4. Choreograph a dance routine, set up some guidelines for the gap between when I leave and when the other instructor gets back, solidify costumes and get paid, hopefully.
5. Pack up almost all my clothes, lots of books, figure out what gaping holes involving furniture I still have, look into purchasing said furniture but remember that I'm poor, milk my parents for every single scrap of supplies or food that I possibly can before going fully independent.

As a side note to the moving issues, For my room in the house I'm moving into I was given the choice between not having a closet in my bedroom, or having a closet in my bedroom and paying $50 more a month in rent. So, for the next year, I will not have a closet, but will purchase a $20 clothes rack from Ikea and probably use the $580 in "extra" money I'll have to, you know, eat. Seriously, what kind of choice is that?

Tuesday, June 30, 2009

Break

I'd be saying that today is the first day is almost a week I'll get to do nothing but sit around and be totally un-useful or productive, but that would be a lie. Today I get to have a meeting with my boss at job #3, and compose music and meet with parents for tangential side job #3.5, both of which are sort of related to job #1. I'd draw a flow chart, but that'd be too close to actual work and, as you can see, I've already got a fair share of that going on.

Anyway, this is more an update to explain where I've been than anything else. I am SUPER cranky today for some reason, even though I slept way late and haven't gotten out of my pajamas yet. I'm just having one of those days when everyone and everything seems to annoy me far more than they would normally. My brother is annoying me, my grandmother is annoying me, the dogs are annoying me, my inability to type well for some reason is REALLY annoying me. Be glad you're not around me, because I'm currently snapping and just about everyone who's trying to talk to me for no good reason. Which I then feel bad about, but can't seem to help doing, or accurately explain why it's happening.

Blah.

Sunday, June 28, 2009

Shirtless Cowboys

Friends and Gentlepeople of the interwebs; have you recently felt a lack in your life?
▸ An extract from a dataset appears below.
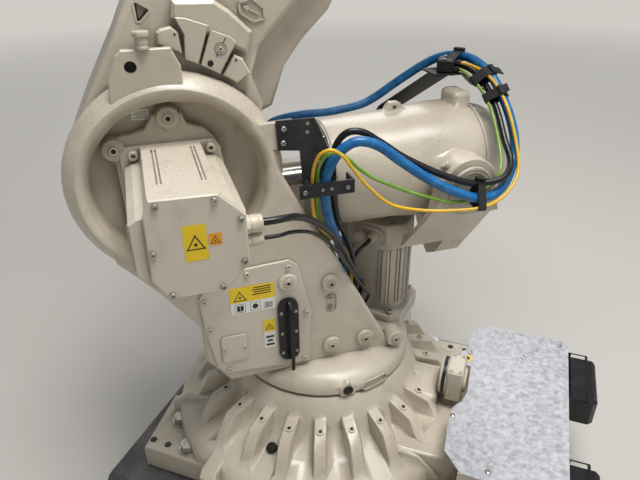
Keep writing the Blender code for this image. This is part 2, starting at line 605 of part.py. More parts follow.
def hoses(parent, blue, black, green, yellow):
    """The bundle from the foot of the column, over its side and the balancer's head, to the clamps."""
    foot = ENTRY_TOP + GAP
    tube("blue_hose", [
        (-0.034, 0.070, foot), (-0.034, 0.070, 0.360), (-0.034, 0.071, 0.420), (-0.030, 0.076, 0.480),
        (-0.020, 0.088, 0.540), (0.000, 0.110, 0.600), (0.022, 0.135, 0.650), (0.038, 0.152, 0.700),
        (0.0435, 0.156, 0.745), (0.037, 0.160, 0.785), (0.017, 0.166, 0.822), (-0.016, 0.172, 0.841),
        (-0.056, 0.178, 0.831), (-0.100, 0.187, 0.798), (-0.155, 0.201, 0.759),
        (-0.210, 0.213, 0.729), (-0.262, 0.221, 0.710), (-0.314, 0.210, 0.712),
        (-0.356, 0.183, 0.738), (-0.3825, 0.150, 0.782), (-0.391, 0.110, 0.828),
        (-0.390, 0.066, 0.871), (-0.3825, 0.022, 0.907), (-0.3655, -0.020, 0.929),
        (-0.346, -0.053, 0.935), (-0.321, -0.080, 0.930), (-0.291, -0.104, 0.911),
        (-0.257, -0.128, 0.882), (-0.222, -0.146, 0.853), (-0.188, -0.156, 0.828),
        (-0.147, -0.157, 0.812), (-0.070, -0.153, 0.804), (0.005, -0.152, 0.804),
        (0.060, -0.155, 0.795), (0.098, -0.159, 0.777), (0.130, -0.159, 0.772),
        (0.150 - GAP, -0.159, 0.772)], 0.020, parent, blue)
    tube("black_hose", [
        (-0.058, 0.078, foot), (-0.058, 0.078, 0.360), (-0.057, 0.079, 0.420), (-0.050, 0.082, 0.490),
        (-0.040, 0.090, 0.550), (-0.018, 0.107, 0.610), (0.006, 0.126, 0.660), (0.016, 0.131, 0.710),
        (0.019, 0.133, 0.760), (0.020, 0.138, 0.800), (0.013, 0.144, 0.834), (-0.006, 0.149, 0.853),
        (-0.033, 0.154, 0.852), (-0.067, 0.159, 0.831), (-0.111, 0.171, 0.800),
        (-0.168, 0.190, 0.770), (-0.217, 0.204, 0.750), (-0.262, 0.211, 0.738),
        (-0.319, 0.2135, 0.744), (-0.353, 0.184, 0.763), (-0.3625, 0.139, 0.795),
        (-0.369, 0.097, 0.834), (-0.372, 0.060, 0.864), (-0.3705, 0.030, 0.885),
        (-0.3645, 0.006, 0.901), (-0.354, -0.012, 0.912), (-0.3402, -0.0258, 0.919),
        (-0.3287, -0.0338, 0.919)], 0.014, parent, black)
    tube("green_hose", [
        (-0.0255, 0.0885, foot), (-0.0255, 0.0885, 0.360), (-0.0245, 0.0905, 0.440),
        (-0.014, 0.094, 0.510), (0.007, 0.096, 0.570), (0.032, 0.120, 0.630), (0.052, 0.143, 0.680),
        (0.0585, 0.155, 0.730), (0.0585, 0.157, 0.772), (0.056, 0.164, 0.800), (0.046, 0.174, 0.821),
        (0.027, 0.181, 0.827), (0.006, 0.185, 0.814), (-0.016, 0.186, 0.792), (-0.045, 0.187, 0.770),
        (-0.075, 0.190, 0.754),
        (-0.110, 0.196, 0.738), (-0.155, 0.207, 0.722), (-0.205, 0.213, 0.706),
        (-0.262, 0.2055, 0.7015), (-0.296, 0.2000, 0.7205), (-0.314, 0.1985, 0.735),
        (-0.326, 0.190, 0.752), (-0.338, 0.168, 0.773), (-0.347, 0.137, 0.800),
        (-0.3535, 0.097, 0.838), (-0.3555, 0.066, 0.862), (-0.352, 0.042, 0.880),
        (-0.344, 0.020, 0.896), (-0.3345, 0.004, 0.907), (-0.3264, -0.0061, 0.914),
        (-0.3149, -0.0141, 0.914)], 0.007, parent, green)
    tube("yellow_hose", [
        (-0.043, 0.0905, foot), (-0.043, 0.0905, 0.360), (-0.043, 0.0905, 0.440),
        (-0.036, 0.0955, 0.520), (-0.022, 0.108, 0.565), (0.001, 0.128, 0.599), (0.030, 0.142, 0.634),
        (0.052, 0.148, 0.660), (0.064, 0.152, 0.690), (0.0685, 0.155, 0.730), (0.0685, 0.158, 0.770),
        (0.0665, 0.167, 0.803), (0.058, 0.179, 0.828), (0.039, 0.188, 0.836), (0.018, 0.193, 0.822),
        (-0.002, 0.194, 0.794), (-0.032, 0.194, 0.756), (-0.079, 0.199, 0.714),
        (-0.138, 0.212, 0.698), (-0.198, 0.228, 0.695), (-0.262, 0.238, 0.697),
        (-0.317, 0.2275, 0.710), (-0.362, 0.201, 0.742), (-0.3765, 0.163, 0.790),
        (-0.3795, 0.120, 0.843), (-0.379, 0.085, 0.874), (-0.3745, 0.052, 0.898),
        (-0.364, 0.026, 0.913), (-0.349, 0.002, 0.922), (-0.3322, -0.0143, 0.926),
        (-0.3207, -0.0223, 0.926)], 0.007, parent, yellow)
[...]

A desire for something… more? Particularly in your wardrobe or home decor? Are your curtains lacking life? Are your pajama pants putting you to sleep? Are you in the market for a new Hawaiian shirt that really says "I am confident in myself, and damn those of you who would second guess me!".

Today is your lucky day.

I found this fabric at work today. We have 8 yards of it. I doubt seriously that anyone else will ever buy this fabric for any reason ever, so tell me what you want (if you want something out of it) and I'll tell you if I can make it and/or how much it would be to make it.

Please, make my day. Let me buy the whole bolt of this and make my boss think I'm some kind of massive perv right before I move. It will be so much fun for me.